Above we are presented a vision of railways and trains passing from above with the camera just slightly moved between exposures and the subject itself is constantly moving. These images are of spatial surfaces layered as moments in time – each separated by fractions of a second or fractions of a viewpoint difference. In a previous exhibit at TIVAC 2013 the photographer described these images as being about the repetition of daily urban life, with each day being just slightly – a fraction – different than the previous day.
He also changes up the scale, so we are provided with the grand scale of trainway and a skyscraper…
contrasted with a child’s viewpoint at a supermarket….
These images are distressing, vibrating captures of what it can feel like to be bombarded with many different sources of visual stimuli. They simulate what a consumer might feel as they stroll down a supermarket aisle, but the the images also create a fascinating pattern of intersecting delicate lines and rectangles overlapped with amorphous human forms. The humans seem like a footnote in the frenetic environment they helped create.

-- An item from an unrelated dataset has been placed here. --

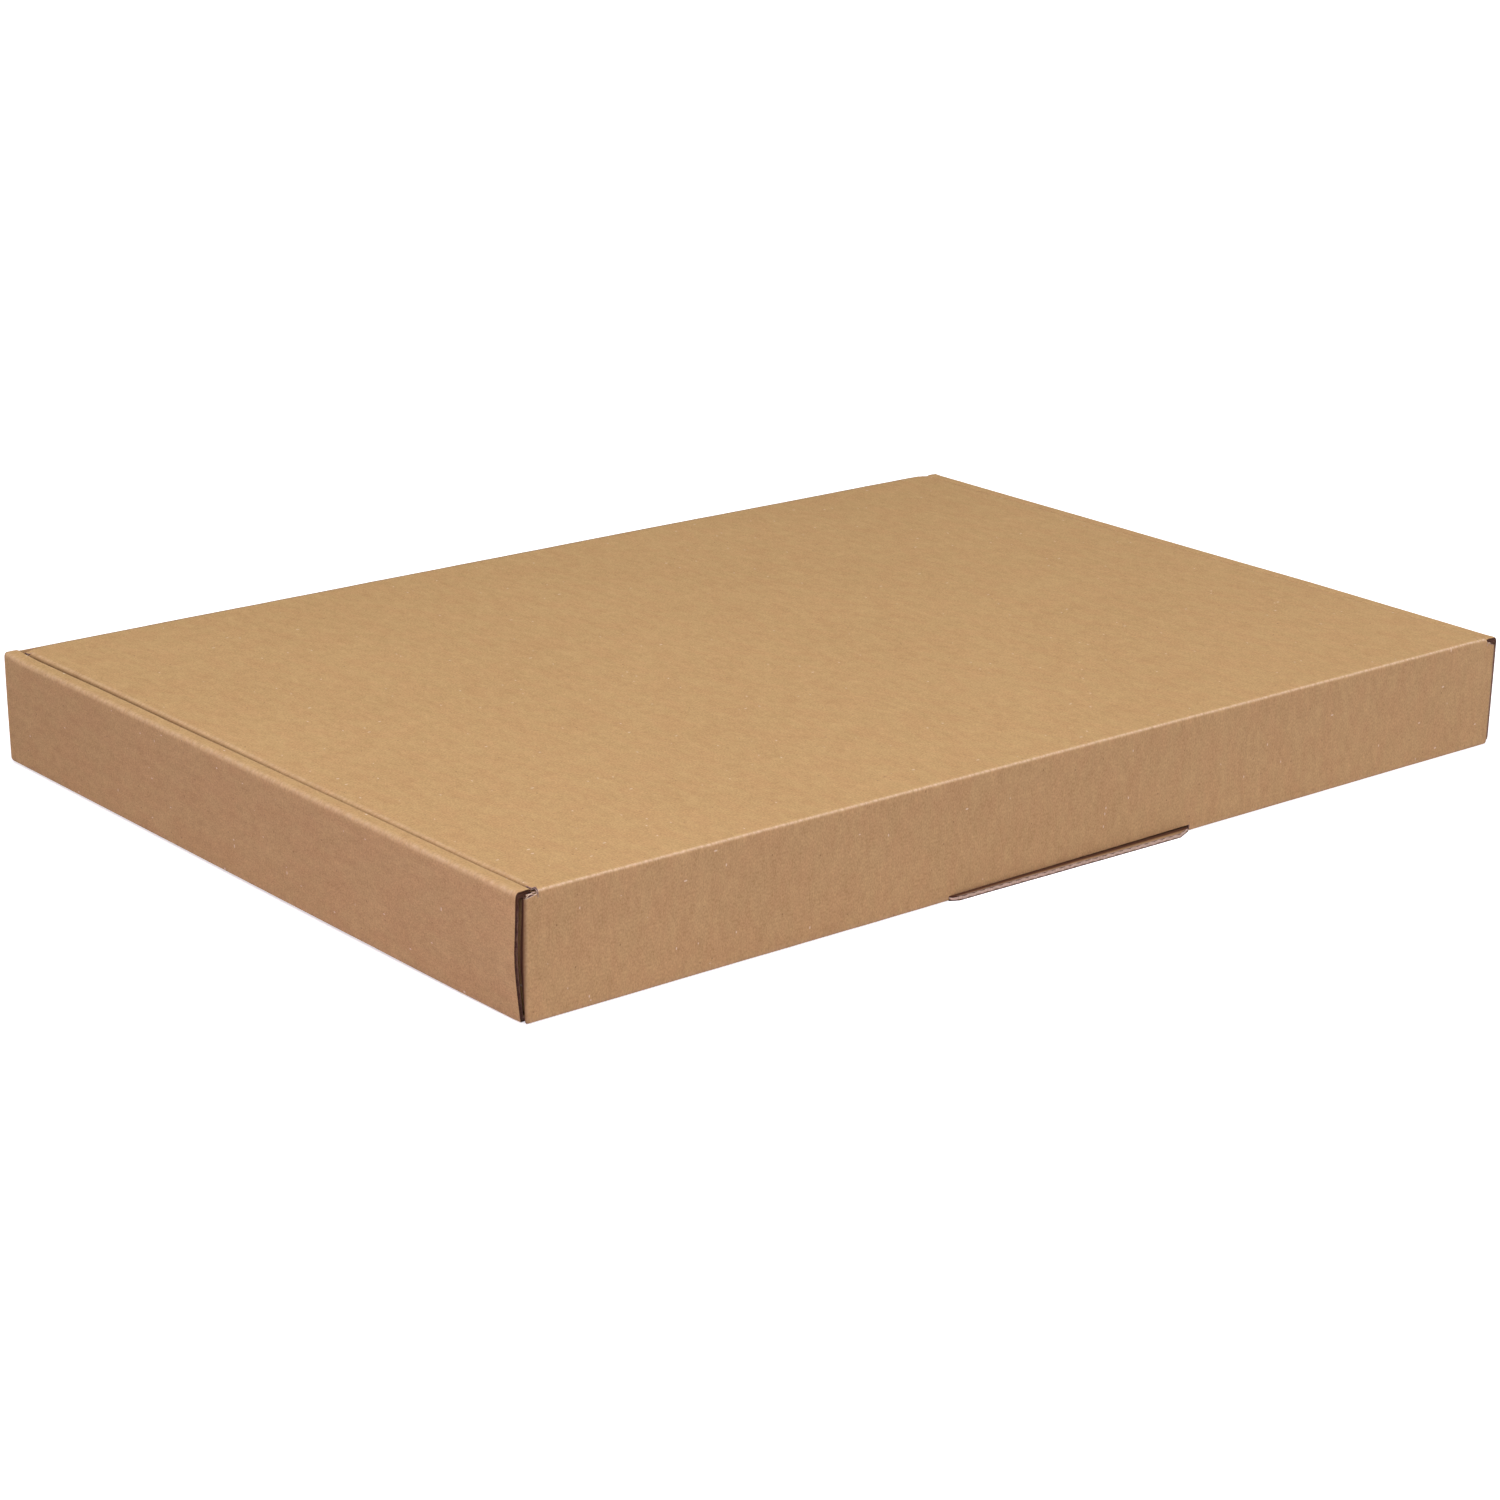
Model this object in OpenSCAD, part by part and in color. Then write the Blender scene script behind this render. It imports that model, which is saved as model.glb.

Bride Temitope Caulker poses with her bridesmaids, who in typical Nigerian fashion, wear outfits that match the decor of the wedding hall. © Glenna Gordon 2014 Sony World Photography Awards
Wedding ceremonies are certainly a window into a culture’s values and customs and Glenna Gordon’s entry series “Nigeria Ever After” provides a unique insight into that country’s wedding traditions framed in contemporary practices and technology. Gordon (2014) says the the images are “about what it costs to get married in Nigeria: what money can and can’t buy and the quiet moments during frenzied ceremony.”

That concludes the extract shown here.